Dogs make pig noises when there’s a nasal tumor obstructing airflow. The most common symptom of nasal tumor growth in dogs is nasal discharge. The discharge is usually bloody. Nasal tumors most times affect older dogs and middle-aged ones.
Heart disease in dogs can cause them to make pig noises. A weak heart will automatically cause a build-up of fluids in the lungs of dogs. When there is a build-up of fluids in the lungs, dogs won’t have the ability to take in enough oxygen. When this happens, they will start gasping for air, coughing, and retching.
Why Does My Dog Make Grunting Noises
Your dog makes grunting noises when he is happy and content. It is not uncommon for a pup to grunts while eating his favorite treat.
On the other hand, excessive grunting by your dog might mean he has some sorts of discomfort with respiratory illness. While grunting is quite normal in dogs, if your pup does it excessively, it means something is entirely wrong with him.
Why Does My Dog Grunt When I Hug Him
Your dog grunts when he is hugged because he finds hugging to be threatening and uncomfortable. The truth is, most dogs don’t enjoy being hugged. If you pay close attention, you will notice a dog would typically turn its head away and lick its lips while hugging a human.
These are signs he is not enjoying the warm affection you are trying to offer. Instead of hugging your pup, rubbing his back would be enough for him.
Why Does My Dog Grunt When Happy
Dogs grunt when they are happy because grunting is a way for them to express their joy and happiness. Humans make noises when they are happy; dogs likewise do the same. Unfortunately, we can’t fully understand the language of our canine friends.
What Does It Mean When A Dog Snorts Repeatedly
When a dog snorts repeatedly, it may be an indication of a severe sinus or viral infection. When a dog snorts occasionally, it is usually nothing serious. But when it becomes a regular thing for your pup, it may be time to pay a visit to your vet.
Why Does My Dog Snort Like He Can’t Breathe
Your dog does this because dirt and particles are irritating the throat and causing obstruction to the flow of air. If this condition becomes chronic in your pup, it may be a sign your dog is suffering from allergies, infection, sinusitis, and nasal mites. When you observe any of these signs, do not delay in visiting your vet.
How Do I Get My Dog To Stop Reverse Sneezing
One of the effective ways to stop reverse sneezing is to massage the throat of your pup and gently hold his nostrils in a closed position for a second or two. Another proven method is to blow a puff of air into your dog’s face. This helps in breaking the cycle of repetitive inhalation that is associated with reverse sneezing.
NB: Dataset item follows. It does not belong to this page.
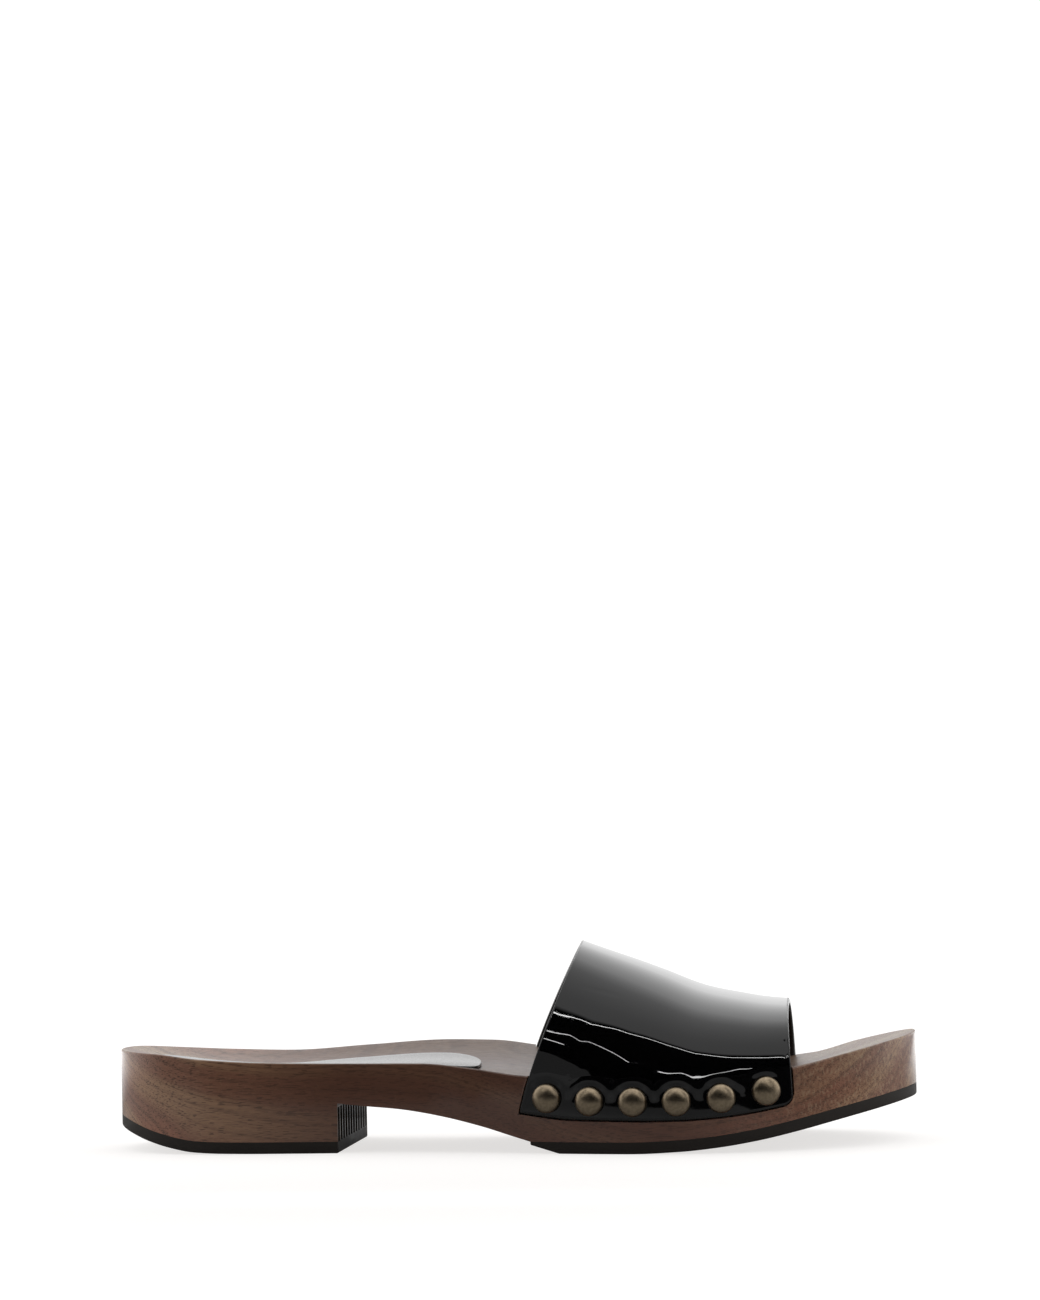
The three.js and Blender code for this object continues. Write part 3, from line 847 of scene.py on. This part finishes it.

If you own a dog, you would know an episode of reverse sneezing can be scary; you might start to think your dog is unable to breathe or in grave danger.
Reverse sneezing is also known as inspiratory paroxysmal respiration. It is caused by spasms occurring at the back of the throats of dogs. However, reverse sneezing in dogs usually doesn’t require any treatment.
Snorting is another awkward noise that dogs commonly make. Snorting most times happens when something is obstructing the nasal passage of your pup as a result of infection, inhaled particles, or mass. If the snorting doesn’t stop within a short period, a visit to the vet will become necessary.
If your dog is snorting and you observe that his eyes are soggy at the same time, allergens might be the cause of snorting for your dog. Just like humans, dogs are also very sensitive to changes in humidity, temperature, and smoke.
Remember when you’re feeling uncomfortable with the prevailing weather condition; most likely, your dog is also feeling the same way.
If your dog regularly snorts, you should not make it worse as a dog owner by using collars instead of harnesses when walking your dog. Collars tend to put pressure on the neck of dogs which tends to worsen snorting.